FALLING CONSENSUS: 2012 EPS has declined by 2% since the start of 2012.
The 12% YTD growth in the S&P YTD has been entirely due to multiple expansion
Since December the forward P/E multiple has expanded by 10% from 12.1x to 13.2x, above its 35-year average of 12.9x" even as EPS estimates have actually declined by 2% since the beginning of the year.
The ECB reduced “tail risk” via the LTRO." Which means that as of today, the market is officially overvalued.
Apple continues to have a significant impact on sector- and index-level results. Info Tech contributed 399 bp of the S&P 500 12% YTD return, but AAPL alone accounted for 179 bp or 15% of the rise in S&P 500 during 1Q. The company constitutes 22% of the Info Tech sector’s market cap and generates 22% of its earnings
Consensus expects year/year EPS growth in 1Q 2012 of 6% for S&P 500 and 12% for Info Tech, but excluding AAPL these expectations fall to 4% for both Tech and the index.

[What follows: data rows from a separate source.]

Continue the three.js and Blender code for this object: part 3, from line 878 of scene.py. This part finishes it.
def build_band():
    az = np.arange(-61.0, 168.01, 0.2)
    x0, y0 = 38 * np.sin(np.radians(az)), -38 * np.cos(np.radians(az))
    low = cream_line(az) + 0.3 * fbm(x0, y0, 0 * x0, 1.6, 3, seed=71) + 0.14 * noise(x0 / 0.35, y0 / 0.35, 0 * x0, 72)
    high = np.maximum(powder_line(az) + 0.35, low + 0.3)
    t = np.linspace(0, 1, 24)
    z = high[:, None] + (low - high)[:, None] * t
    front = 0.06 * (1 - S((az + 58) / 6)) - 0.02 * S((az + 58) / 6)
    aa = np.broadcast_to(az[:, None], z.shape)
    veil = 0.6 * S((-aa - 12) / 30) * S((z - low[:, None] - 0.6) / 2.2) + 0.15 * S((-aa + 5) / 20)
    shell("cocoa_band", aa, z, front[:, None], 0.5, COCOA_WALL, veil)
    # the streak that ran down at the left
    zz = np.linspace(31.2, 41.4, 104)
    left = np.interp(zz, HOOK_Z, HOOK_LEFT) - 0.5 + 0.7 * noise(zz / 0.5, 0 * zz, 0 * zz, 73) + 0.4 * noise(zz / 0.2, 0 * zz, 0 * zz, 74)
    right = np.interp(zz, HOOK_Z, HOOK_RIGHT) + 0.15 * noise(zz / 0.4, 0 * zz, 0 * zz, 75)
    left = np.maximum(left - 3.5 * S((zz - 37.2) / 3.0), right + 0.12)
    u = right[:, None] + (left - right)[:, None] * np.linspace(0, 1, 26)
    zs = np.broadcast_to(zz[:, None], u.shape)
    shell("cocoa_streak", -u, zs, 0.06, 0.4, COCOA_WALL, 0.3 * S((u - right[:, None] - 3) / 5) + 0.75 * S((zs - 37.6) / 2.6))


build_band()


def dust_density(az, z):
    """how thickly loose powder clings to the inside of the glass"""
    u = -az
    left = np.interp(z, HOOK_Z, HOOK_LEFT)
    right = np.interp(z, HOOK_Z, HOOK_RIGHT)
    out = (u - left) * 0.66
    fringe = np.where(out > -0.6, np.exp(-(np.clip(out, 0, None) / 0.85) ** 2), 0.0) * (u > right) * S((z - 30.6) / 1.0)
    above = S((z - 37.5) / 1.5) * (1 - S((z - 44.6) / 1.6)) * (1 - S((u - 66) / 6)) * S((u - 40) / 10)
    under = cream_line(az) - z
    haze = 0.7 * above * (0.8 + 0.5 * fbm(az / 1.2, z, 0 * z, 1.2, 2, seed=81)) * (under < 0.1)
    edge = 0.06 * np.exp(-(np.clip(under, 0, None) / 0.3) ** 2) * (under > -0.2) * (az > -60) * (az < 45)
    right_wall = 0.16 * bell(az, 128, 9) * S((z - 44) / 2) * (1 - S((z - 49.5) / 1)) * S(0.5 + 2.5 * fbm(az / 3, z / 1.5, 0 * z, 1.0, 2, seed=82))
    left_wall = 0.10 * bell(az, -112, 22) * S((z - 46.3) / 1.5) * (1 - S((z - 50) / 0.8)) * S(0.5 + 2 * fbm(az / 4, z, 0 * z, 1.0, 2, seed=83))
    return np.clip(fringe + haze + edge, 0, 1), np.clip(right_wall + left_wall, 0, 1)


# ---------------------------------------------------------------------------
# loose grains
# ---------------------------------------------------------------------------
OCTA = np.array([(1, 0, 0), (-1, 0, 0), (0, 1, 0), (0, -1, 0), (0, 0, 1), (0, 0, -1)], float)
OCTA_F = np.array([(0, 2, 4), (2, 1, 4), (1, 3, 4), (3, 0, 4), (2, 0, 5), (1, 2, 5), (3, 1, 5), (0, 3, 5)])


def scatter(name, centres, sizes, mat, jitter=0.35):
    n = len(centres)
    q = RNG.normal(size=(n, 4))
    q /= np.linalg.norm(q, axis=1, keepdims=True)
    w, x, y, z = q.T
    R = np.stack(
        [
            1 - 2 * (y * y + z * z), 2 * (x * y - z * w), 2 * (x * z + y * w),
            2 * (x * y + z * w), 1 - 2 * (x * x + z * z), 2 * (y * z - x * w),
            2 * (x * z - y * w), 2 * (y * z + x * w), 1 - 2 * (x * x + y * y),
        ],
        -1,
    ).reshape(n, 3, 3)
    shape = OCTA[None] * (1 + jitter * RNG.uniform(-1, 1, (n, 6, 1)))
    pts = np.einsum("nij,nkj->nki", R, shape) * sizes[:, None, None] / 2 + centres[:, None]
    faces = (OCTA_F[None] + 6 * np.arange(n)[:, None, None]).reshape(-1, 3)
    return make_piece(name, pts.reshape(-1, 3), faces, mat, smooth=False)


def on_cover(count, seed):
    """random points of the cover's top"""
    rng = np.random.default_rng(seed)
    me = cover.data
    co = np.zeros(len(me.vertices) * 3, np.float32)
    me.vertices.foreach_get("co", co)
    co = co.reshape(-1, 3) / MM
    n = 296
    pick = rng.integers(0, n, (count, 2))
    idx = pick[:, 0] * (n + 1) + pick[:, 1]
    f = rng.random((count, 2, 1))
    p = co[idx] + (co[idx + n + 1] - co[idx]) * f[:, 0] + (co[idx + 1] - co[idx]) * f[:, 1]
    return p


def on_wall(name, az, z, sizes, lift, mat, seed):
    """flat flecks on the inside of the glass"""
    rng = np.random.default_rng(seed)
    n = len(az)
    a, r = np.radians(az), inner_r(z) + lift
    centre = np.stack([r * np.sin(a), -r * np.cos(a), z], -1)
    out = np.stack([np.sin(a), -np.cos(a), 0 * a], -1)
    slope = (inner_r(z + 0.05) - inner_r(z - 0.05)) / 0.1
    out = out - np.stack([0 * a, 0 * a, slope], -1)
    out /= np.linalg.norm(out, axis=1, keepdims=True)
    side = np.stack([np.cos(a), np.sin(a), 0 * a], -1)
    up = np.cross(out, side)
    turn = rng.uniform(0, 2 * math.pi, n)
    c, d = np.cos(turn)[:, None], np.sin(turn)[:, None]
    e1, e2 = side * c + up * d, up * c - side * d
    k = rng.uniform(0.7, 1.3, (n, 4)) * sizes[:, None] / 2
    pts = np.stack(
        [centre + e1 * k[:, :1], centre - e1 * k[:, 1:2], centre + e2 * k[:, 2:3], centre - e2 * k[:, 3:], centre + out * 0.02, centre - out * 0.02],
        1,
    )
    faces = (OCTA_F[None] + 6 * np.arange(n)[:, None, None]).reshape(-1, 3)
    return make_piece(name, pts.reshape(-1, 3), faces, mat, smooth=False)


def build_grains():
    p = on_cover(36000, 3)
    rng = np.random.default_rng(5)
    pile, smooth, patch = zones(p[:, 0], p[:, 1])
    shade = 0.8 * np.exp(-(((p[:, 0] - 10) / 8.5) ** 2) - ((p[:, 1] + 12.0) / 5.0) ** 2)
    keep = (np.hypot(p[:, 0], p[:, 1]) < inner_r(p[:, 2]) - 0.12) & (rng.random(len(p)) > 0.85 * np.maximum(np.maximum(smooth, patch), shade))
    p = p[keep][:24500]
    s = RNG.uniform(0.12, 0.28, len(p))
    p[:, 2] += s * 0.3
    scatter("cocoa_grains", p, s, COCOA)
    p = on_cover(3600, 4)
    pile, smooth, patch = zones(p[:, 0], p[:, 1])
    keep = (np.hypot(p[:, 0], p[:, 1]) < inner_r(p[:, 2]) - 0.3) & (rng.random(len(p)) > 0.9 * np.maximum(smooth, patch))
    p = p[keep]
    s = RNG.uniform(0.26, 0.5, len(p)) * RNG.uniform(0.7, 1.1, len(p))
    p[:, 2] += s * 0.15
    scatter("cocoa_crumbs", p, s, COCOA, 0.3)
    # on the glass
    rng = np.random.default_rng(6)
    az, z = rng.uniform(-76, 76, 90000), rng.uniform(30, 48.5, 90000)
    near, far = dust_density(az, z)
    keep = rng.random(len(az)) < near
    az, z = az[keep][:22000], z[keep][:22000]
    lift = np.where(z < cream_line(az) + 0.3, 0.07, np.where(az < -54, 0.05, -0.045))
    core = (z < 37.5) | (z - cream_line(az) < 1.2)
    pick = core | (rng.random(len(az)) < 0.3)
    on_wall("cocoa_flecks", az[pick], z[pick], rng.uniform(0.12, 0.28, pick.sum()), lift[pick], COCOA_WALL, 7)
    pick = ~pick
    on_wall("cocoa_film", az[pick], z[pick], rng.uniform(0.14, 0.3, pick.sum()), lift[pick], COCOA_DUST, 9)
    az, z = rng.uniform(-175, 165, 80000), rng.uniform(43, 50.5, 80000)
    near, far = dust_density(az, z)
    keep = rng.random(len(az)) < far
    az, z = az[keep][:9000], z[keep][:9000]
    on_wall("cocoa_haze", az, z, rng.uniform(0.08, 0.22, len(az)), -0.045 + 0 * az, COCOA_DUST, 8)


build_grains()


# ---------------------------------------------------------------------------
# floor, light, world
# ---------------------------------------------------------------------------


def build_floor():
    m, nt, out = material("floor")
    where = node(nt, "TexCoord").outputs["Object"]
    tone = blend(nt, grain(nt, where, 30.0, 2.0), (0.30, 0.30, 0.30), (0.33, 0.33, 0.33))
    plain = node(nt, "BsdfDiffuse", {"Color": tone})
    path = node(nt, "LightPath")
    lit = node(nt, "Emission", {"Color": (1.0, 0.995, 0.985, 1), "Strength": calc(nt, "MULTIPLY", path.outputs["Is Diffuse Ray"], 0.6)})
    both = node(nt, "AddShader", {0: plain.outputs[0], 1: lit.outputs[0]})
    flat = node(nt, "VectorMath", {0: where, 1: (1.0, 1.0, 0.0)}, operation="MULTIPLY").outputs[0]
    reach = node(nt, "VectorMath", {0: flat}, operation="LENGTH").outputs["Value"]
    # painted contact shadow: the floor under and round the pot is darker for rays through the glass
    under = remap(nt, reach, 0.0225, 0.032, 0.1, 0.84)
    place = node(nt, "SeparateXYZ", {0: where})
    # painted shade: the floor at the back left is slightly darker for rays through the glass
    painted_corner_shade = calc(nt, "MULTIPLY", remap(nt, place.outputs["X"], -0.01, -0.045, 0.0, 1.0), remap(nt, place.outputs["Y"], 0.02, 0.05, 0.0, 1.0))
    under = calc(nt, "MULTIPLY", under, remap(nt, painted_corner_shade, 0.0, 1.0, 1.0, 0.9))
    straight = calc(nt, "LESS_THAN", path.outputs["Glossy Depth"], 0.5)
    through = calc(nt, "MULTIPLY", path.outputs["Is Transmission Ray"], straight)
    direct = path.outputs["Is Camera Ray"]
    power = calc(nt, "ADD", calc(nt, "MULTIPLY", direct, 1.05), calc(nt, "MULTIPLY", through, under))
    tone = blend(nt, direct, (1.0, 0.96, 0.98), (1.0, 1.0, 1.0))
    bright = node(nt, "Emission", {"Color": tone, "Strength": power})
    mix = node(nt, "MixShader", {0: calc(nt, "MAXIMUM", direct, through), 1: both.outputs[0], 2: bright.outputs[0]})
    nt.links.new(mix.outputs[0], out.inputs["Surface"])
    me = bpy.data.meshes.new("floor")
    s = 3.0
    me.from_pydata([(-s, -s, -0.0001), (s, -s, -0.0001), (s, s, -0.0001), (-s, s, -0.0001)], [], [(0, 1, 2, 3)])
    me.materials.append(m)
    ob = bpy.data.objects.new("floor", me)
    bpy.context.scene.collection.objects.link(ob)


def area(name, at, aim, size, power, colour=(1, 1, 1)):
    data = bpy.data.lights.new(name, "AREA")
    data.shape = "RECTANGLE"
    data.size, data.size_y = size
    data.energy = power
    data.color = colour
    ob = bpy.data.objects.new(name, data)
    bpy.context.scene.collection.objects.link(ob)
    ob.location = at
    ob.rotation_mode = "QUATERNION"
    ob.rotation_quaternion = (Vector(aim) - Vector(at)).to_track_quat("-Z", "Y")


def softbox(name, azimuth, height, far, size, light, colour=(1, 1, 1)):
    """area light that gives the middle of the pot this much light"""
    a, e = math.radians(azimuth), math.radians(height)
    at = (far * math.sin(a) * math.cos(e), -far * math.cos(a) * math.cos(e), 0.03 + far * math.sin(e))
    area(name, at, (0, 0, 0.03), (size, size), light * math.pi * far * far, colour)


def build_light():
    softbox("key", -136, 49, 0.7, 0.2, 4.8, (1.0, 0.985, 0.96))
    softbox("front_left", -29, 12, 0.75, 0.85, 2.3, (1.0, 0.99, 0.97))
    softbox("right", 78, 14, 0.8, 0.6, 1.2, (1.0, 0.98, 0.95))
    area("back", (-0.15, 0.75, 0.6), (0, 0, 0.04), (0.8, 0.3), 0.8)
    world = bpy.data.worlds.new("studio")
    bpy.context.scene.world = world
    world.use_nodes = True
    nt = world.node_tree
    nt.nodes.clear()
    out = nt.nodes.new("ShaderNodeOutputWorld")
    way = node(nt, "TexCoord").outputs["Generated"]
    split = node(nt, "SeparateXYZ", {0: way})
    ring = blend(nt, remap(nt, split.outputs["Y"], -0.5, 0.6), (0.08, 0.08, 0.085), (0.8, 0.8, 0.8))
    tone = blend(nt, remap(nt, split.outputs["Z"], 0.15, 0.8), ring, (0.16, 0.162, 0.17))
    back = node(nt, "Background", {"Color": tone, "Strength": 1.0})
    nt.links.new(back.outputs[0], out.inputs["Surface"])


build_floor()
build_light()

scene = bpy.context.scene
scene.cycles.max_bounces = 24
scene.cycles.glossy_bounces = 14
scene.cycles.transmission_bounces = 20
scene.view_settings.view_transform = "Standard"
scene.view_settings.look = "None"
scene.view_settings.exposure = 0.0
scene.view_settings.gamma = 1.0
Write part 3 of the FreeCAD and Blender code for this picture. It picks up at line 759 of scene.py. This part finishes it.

While Information Technology was the only sector to see margin growth in 4Q 2011, margins declined without Apple. In 1Q 2012, Tech margins are expected to grow by 16 bp YoY in total, but fall 33 bp without AAPL
2012 forward EPS have been declining ever since July, when they peaked just short of 114, and are now down to just about 105. In other words: without Apple and the margin boosting impact of the LTRO, the quarter (and really last two quarters) would have been a disaster. As noted earlier (and to Spain's detriment) the LTRO effect has now phased out. How long until the Apple mania meets the same fate?